Become Meaningfully Engaged – Prayer is not a substitute for meaningful ministry; rather, it is the source of spiritually-empowered ministry. This is not a time to hide out, but a time to pray up and go out. We need to engage with lost friends, the non-religious, and those who are ignorant of the real meaning of the cross. They are not the enemy but are victims of The Enemy. As Acts 4:13 demonstrates, we may not impress them with our own acumen or status, but we must impress them “that we have been with Jesus.” Acts 4:20 gives us this example: “We cannot help but speak of what we have seen and heard.” This boldness, experienced and empowered by our time in His truth and presence, is a positive force for transforming a culture in spiritual decline.
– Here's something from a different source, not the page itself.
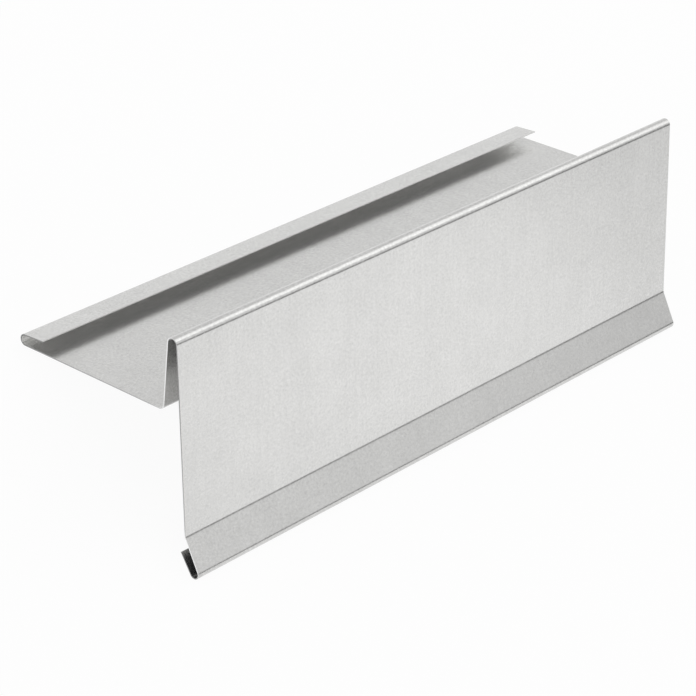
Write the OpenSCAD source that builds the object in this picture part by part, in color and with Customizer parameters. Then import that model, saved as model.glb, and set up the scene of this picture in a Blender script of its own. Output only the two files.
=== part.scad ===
// Verge flashing: one folded sheet that covers the sloping edge of a roof.
// Seen along the verge, the sheet runs from the free edge of its water fold, across the
// roof flange, up and over a round bead, down the fascia, and out over a kicked drip edge
// that ends in an open hem.

/* [Sheet] */
// Thickness of the sheet metal
sheet_t = 0.7; // [0.5:0.05:1.2]
// Length of the flashing along the verge
run_length = 420; // [250:10:3000]

/* [Water fold] */
// Flat width of the lip that is folded back over the flange
lip_w = 14.5; // [8:0.5:30]
// Inside radius of the fold
fold_r = 2.7; // [1:0.1:5]
// Angle by which the lip rises from the flange towards its free edge
lip_rise = 3; // [0:0.5:20]

/* [Roof flange] */
// Flat width of the flange that lies on the roof deck
flange_w = 103.5; // [60:1:200]
// Inside radius of the bend between the flange and the upstand
base_r = 3.2; // [1:0.1:8]

/* [Upstand and bead] */
// Flat height of the upstand between its two bends
upstand_h = 37.5; // [15:0.5:80]
// Angle by which the upstand leans towards the fascia
upstand_lean = 5.2; // [0:0.1:6]
// Inside radius of the bead that joins the upstand to the fascia
bead_r = 3; // [2:0.1:8]

/* [Fascia and drip edge] */
// Flat height of the fascia
fascia_h = 110; // [60:1:200]
// Angle by which the fascia leans outwards towards its foot
fascia_lean = 2.4; // [0:0.1:6]
// Inside radius of the bend between the fascia and the drip edge
kick_r = 2.2; // [0.8:0.1:5]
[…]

Become Spiritually Empowered – As we all “with unveiled faces” experience “as in a mirror the glory of the Lord” – we will be “transformed from glory to glory, even as by the Spirit of the Lord” (2 Corinthians 3:18). As a result, we will understand a new definition of ministry. This ministry is described in 2 Corinthians 4:1-6 with powerful verbiage that tells us that we do not lose heart, we expose the darkness with light, we are servants with a bold Gospel message, and we are shining with the glory of Jesus Christ. That kind of living has the power to turn things around in our nation.
Bad News – Good News
Yes, the research is touting some bad news for people of faith. But our hearts can interpret this as an opportunity for a fresh dose of good news. We must become the recipients of this good work, then serve as catalysts of this good message, accomplishing great things in a culture that is still spiritually hungry and looking for real answers.